I'm trying to evaluate $I=\int_0^{\pi/2}\ln{(\sqrt{\cos{x}+1}+\sqrt{\cos{x}})}dx$.
My attempt:
I have tried using the facts that
$I=\int_0^{\pi/2}\ln{(\sqrt{\sin{x}+1}+\sqrt{\sin{x}})}dx$, and
$I=-\int_0^{\pi/2}\ln{(\sqrt{\cos{x}+1}-\sqrt{\cos{x}})}dx$
and then adding these various forms together.
I have also tried finding a substitution that will convert $I$ into an integral of an odd function , as well as integration by parts. All without success.
Context:
This is part of my attempt to solve the following problem, which I made up.
The diagram shows a quarter-circle of radius $2$ and line segments of lengths $l_0, l_1, l_2, …, l_n$ with equal angles between them. Two of the line segments are tangent to the quarter-circle at the ends of the quarter-circle. Show that $\lim\limits_{n\to\infty}\prod\limits_{k=0}^n l_k =2$.
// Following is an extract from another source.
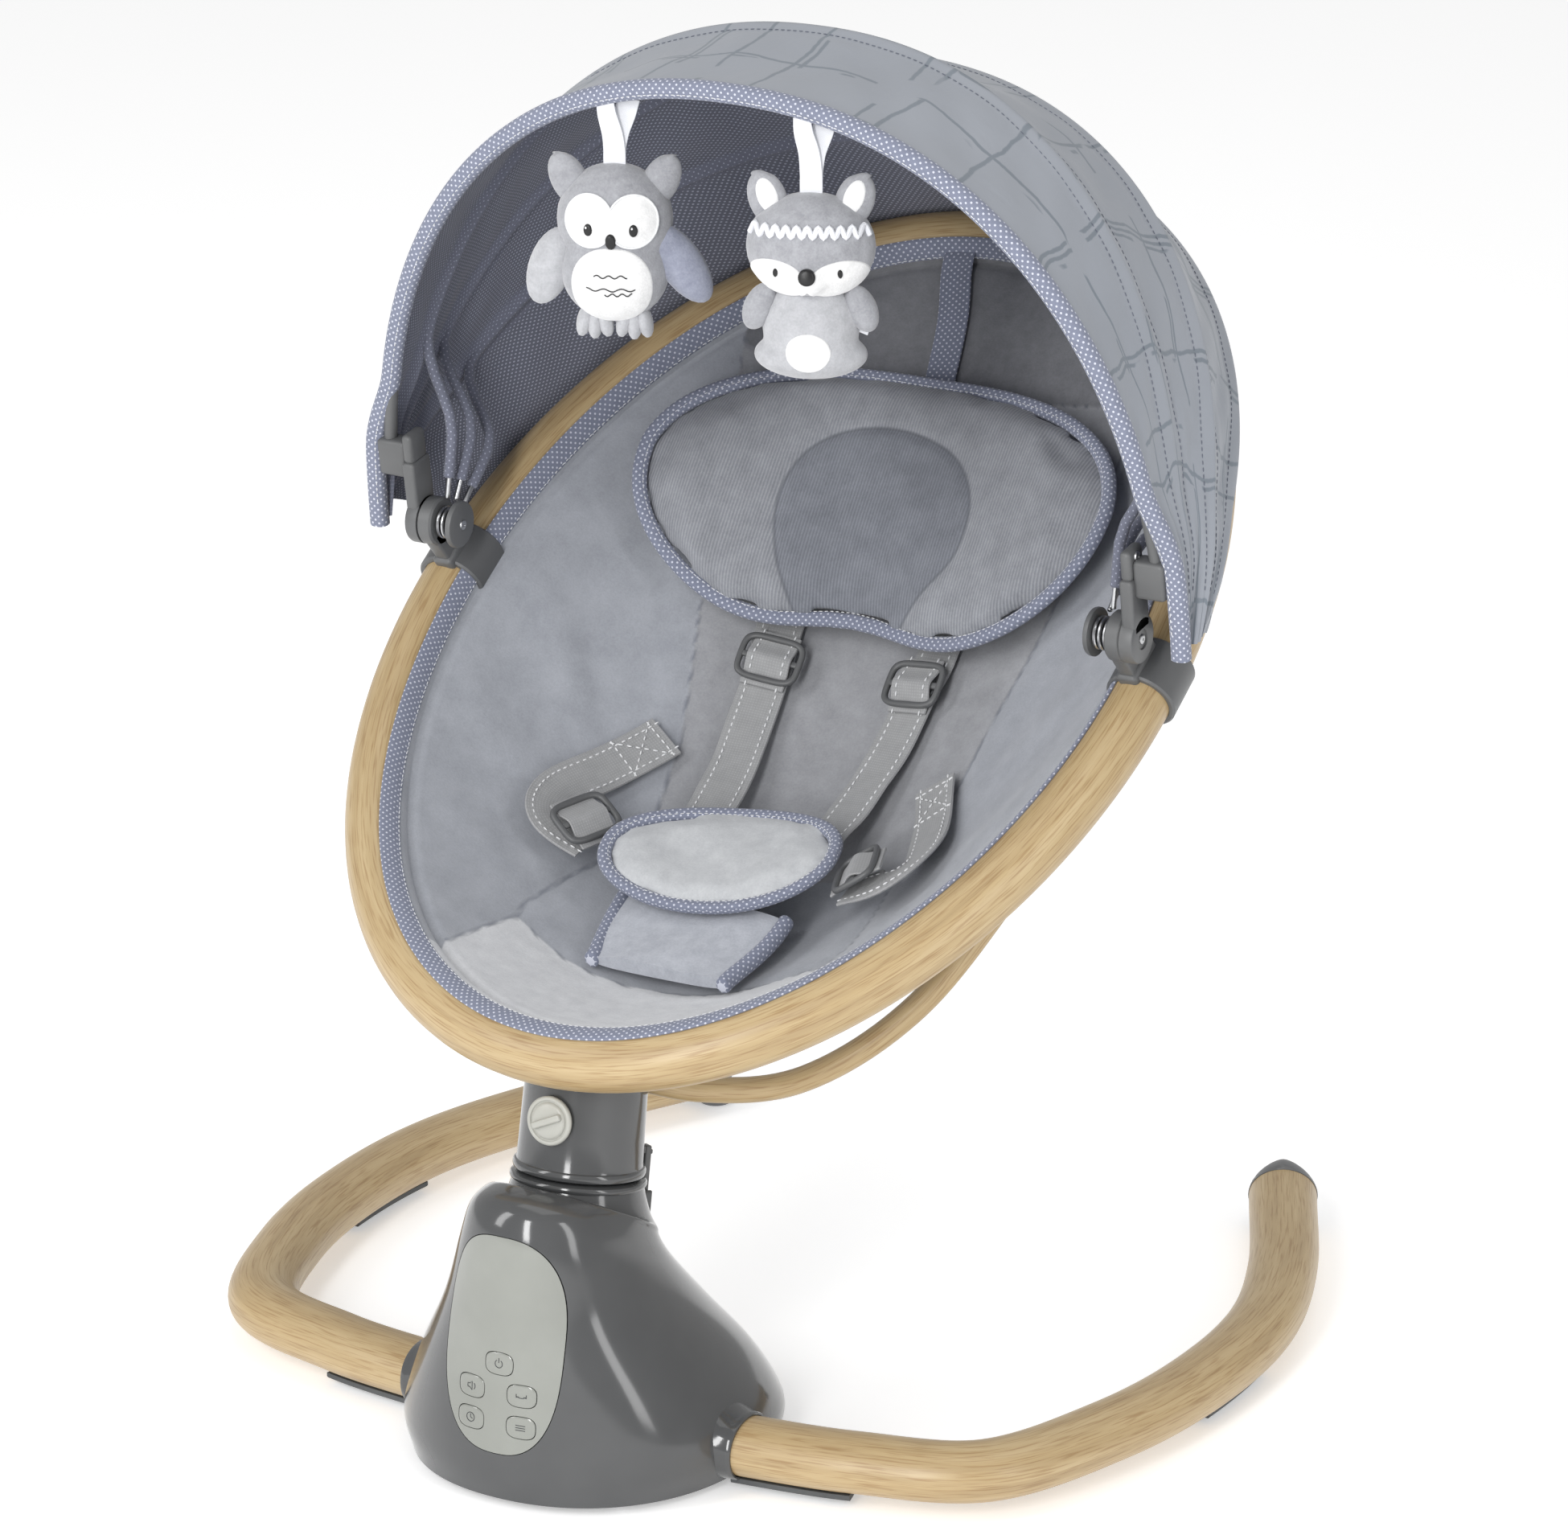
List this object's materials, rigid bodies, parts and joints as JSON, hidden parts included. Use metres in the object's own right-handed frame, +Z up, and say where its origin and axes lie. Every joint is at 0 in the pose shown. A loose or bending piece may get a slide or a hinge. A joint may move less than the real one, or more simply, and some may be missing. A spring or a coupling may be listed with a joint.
{
  "type": "baby swing",
  "caption": "Electric baby swing: sling seat in an oval tube hoop on a round drive column, floor stand with curved legs, harness, folding canopy and hanging plush toys.",
  "frame": {"origin": "on the floor, under the middle of the whole object's floor print", "axes": "+Z up, -Y towards the foot end with the control panel, +Y towards the head end, X = 0 is the plane of symmetry"},
  "size_m": [0.5392, 0.5432, 0.6679],
  "materials": {
    "oak_print_tube": "printed light oak, satin, stands in for a thin-walled metal tube",
    "dark_grey_abs": "glossy dark grey moulded ABS",
    "mid_grey_plastic": "satin mid grey moulded plastic",
    "panel_grey": "glossy grey-green membrane panel",
    "off_white_plastic": "off-white moulded knob",
    "bright_steel": "bright steel rod and turned steel",
    "copper_winding": "lacquered copper winding",
    "circuit_green": "green glass-fibre board",
    "grey_rubber": "matt dark grey rubber",
    "seat_velour": "blue-grey short-pile velour",
    "pillow_knit": "grey ribbed knit",
    "light_velour": "pale grey velour pad",
    "grey_webbing": "mid grey woven webbing",
    "canopy_cloth": "satin light blue-grey woven cloth with a thin line print",
    "plush_grey": "grey and white short plush"
  },
  "bodies": {
    "base": {"base_housing": "dark_grey_abs", "base_bottom_cover": "dark_grey_abs", "control_panel": "panel_grey", "circuit_board": "circuit_green", "speaker": "grey_rubber", "drive_coil": "copper_winding", "shaft_carrier": "dark_grey_abs", "shaft_bearing": "bright_steel", "power_jack": "grey_rubber", "leg_left": "oak_print_tube", "leg_right": "oak_print_tube", "leg_cap_left": "mid_grey_plastic", "leg_cap_right": "mid_grey_plastic", "leg_pad_front_left": "mid_grey_plastic", "leg_pad_front_right": "mid_grey_plastic", "leg_pad_rear_left": "mid_grey_plastic", "leg_pad_rear_right": "mid_grey_plastic", "housing_foot": "grey_rubber"},
    "key_power": {"button_power": "panel_grey"},
    "key_sound": {"button_sound": "panel_grey"},
    "key_swing": {"button_swing": "panel_grey"},
    "key_timer": {"button_timer": "panel_grey"},
    "key_mode": {"button_mode": "panel_grey"},
    "latch": {"swing_lock": "mid_grey_plastic"},
    "seat": {"swing_shaft": "bright_steel", "drive_arm": "dark_grey_abs", "drive_magnet": "bright_steel", "column_hub": "dark_grey_abs", "swing_column": "dark_grey_abs", "seat_bracket": "dark_grey_abs", "seat_hoop": "oak_print_tube", "support_bow": "oak_print_tube", "seat_sling": "seat_velour", "head_pillow": "pillow_knit", "shoulder_strap_left": "grey_webbing", "shoulder_strap_right": "grey_webbing", "shoulder_slider_left": "mid_grey_plastic", "shoulder_slider_right": "mid_grey_plastic", "waist_strap_left": "grey_webbing", "waist_strap_right": "grey_webbing", "waist_slider_left": "mid_grey_plastic", "waist_slider_right": "mid_grey_plastic", "crotch_pad": "light_velour", "harness_buckle": "mid_grey_plastic", "buckle_pad": "light_velour", "canopy_clamp_left": "mid_grey_plastic", "canopy_clamp_right": "mid_grey_plastic"},
    "knob": {"lock_knob": "off_white_plastic"},
    "front_bow": {"canopy_front_bow": "mid_grey_plastic", "canopy_arm_left": "mid_grey_plastic", "canopy_arm_right": "mid_grey_plastic", "canopy_gore_1": "canopy_cloth"},
    "rib_one": {"canopy_rib_1": "bright_steel", "canopy_gore_2": "canopy_cloth"},
    "rib_two": {"canopy_rib_2": "bright_steel", "canopy_gore_3": "canopy_cloth"},
    "rib_three": {"canopy_rib_3": "bright_steel", "canopy_gore_4": "canopy_cloth"},
    "owl": {"toy_owl": "plush_grey"},
    "fox": {"toy_fox": "plush_grey"}
  },
  "joints": [
    {"name": "swing", "type": "hinge", "parent": "base", "child": "seat", "pos_m": [0, -0.19031, 0.1465], "axis": [0, 0.1805, 0.9836], "range_deg": [-15, 15]},
    {"name": "lock_knob_turn", "type": "hinge", "parent": "seat", "child": "knob", "pos_m": [0, -0.21538, 0.1816], "axis": [0, -0.9836, 0.1805], "range_deg": [0, 90]},
    {"name": "swing_lock_tilt", "type": "hinge", "parent": "base", "child": "latch", "pos_m": [0.01918, -0.16246, 0.12817], "axis": [0.848, -0.5212, 0.0957], "range_deg": [0, 2.2]},
    {"name": "canopy_fold", "type": "hinge", "parent": "seat", "child": "front_bow", "pos_m": [0, -0.00162, 0.398], "axis": [-1, 0, 0], "range_deg": [0, 49.6], "deforming": ["canopy_gore_1", "canopy_gore_2", "canopy_gore_3", "canopy_gore_4"]},
    {"name": "rib_one_fold", "type": "hinge", "parent": "seat", "child": "rib_one", "pos_m": [0, -0.00162, 0.398], "axis": [-1, 0, 0], "range_deg": [0, 37.6], "deforming": ["canopy_gore_1", "canopy_gore_2"]},
    {"name": "rib_two_fold", "type": "hinge", "parent": "seat", "child": "rib_two", "pos_m": [0, -0.00162, 0.398], "axis": [-1, 0, 0], "range_deg": [0, 27.1], "deforming": ["canopy_gore_2", "canopy_gore_3"]},
    {"name": "rib_three_fold", "type": "hinge", "parent": "seat", "child": "rib_three", "pos_m": [0, -0.00162, 0.398], "axis": [-1, 0, 0], "range_deg": [0, 15.1], "deforming": ["canopy_gore_3", "canopy_gore_4"]},
    {"name": "key_power_press", "type": "slide", "parent": "base", "child": "key_power", "axis": [0, 1, 0], "range_m": [0, 0.001], "stiffness_N_per_m": 500},
    {"name": "key_sound_press", "type": "slide", "parent": "base", "child": "key_sound", "axis": [0, 1, 0], "range_m": [0, 0.001], "stiffness_N_per_m": 500},
    {"name": "key_swing_press", "type": "slide", "parent": "base", "child": "key_swing", "axis": [0, 1, 0], "range_m": [0, 0.001], "stiffness_N_per_m": 500},
    {"name": "key_timer_press", "type": "slide", "parent": "base", "child": "key_timer", "axis": [0, 1, 0], "range_m": [0, 0.001], "stiffness_N_per_m": 500},
    {"name": "key_mode_press", "type": "slide", "parent": "base", "child": "key_mode", "axis": [0, 1, 0], "range_m": [0, 0.001], "stiffness_N_per_m": 500},
    {"name": "owl_hang", "type": "hinge", "parent": "front_bow", "child": "owl", "pos_m": [-0.063, -0.04336, 0.64483], "axis": [1, 0, 0], "range_deg": [-30, 30]},
    {"name": "fox_hang", "type": "hinge", "parent": "front_bow", "child": "fox", "pos_m": [0.047, -0.04398, 0.64846], "axis": [1, 0, 0], "range_deg": [-30, 30]}
  ],
  "couplings": [
    {"joint": "rib_one_fold", "follows": "canopy_fold", "ratio": 0.75605},
    {"joint": "rib_two_fold", "follows": "canopy_fold", "ratio": 0.54436},
    {"joint": "rib_three_fold", "follows": "canopy_fold", "ratio": 0.30242}
  ]
}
This amounts to showing that $I=\frac{\pi}{2}\ln{2}$.
Best Answer
Note that \begin{align} I=&\int_0^{\pi/2}\ln{(\sqrt{\sin{x}+1}+\sqrt{\sin{x}})}dx\\ =&\ -\frac12\int_0^{\pi}\ln{(\sqrt{\sin{x}+1}-\sqrt{\sin{x}})}\ dx\\ =&\ -\frac12\int_0^{\pi}\ln{\frac{1+\tan{\frac x2}-\sqrt{2\tan{\frac x2}}}{\sqrt{1+\tan^2\frac x2}}} \ \overset{\frac x2\to x} {dx}\\ =& -\int_0^{\pi/2}\ln(\cos x )dx - \int_0^{\pi/2}\ln(\tan x +1-\sqrt{2\tan x})dx\\ =& \ \frac\pi2\ln2 +0 \end{align} where $\int_0^{\pi/2}\ln(\tan x +1-\sqrt{2\tan x})dx=0$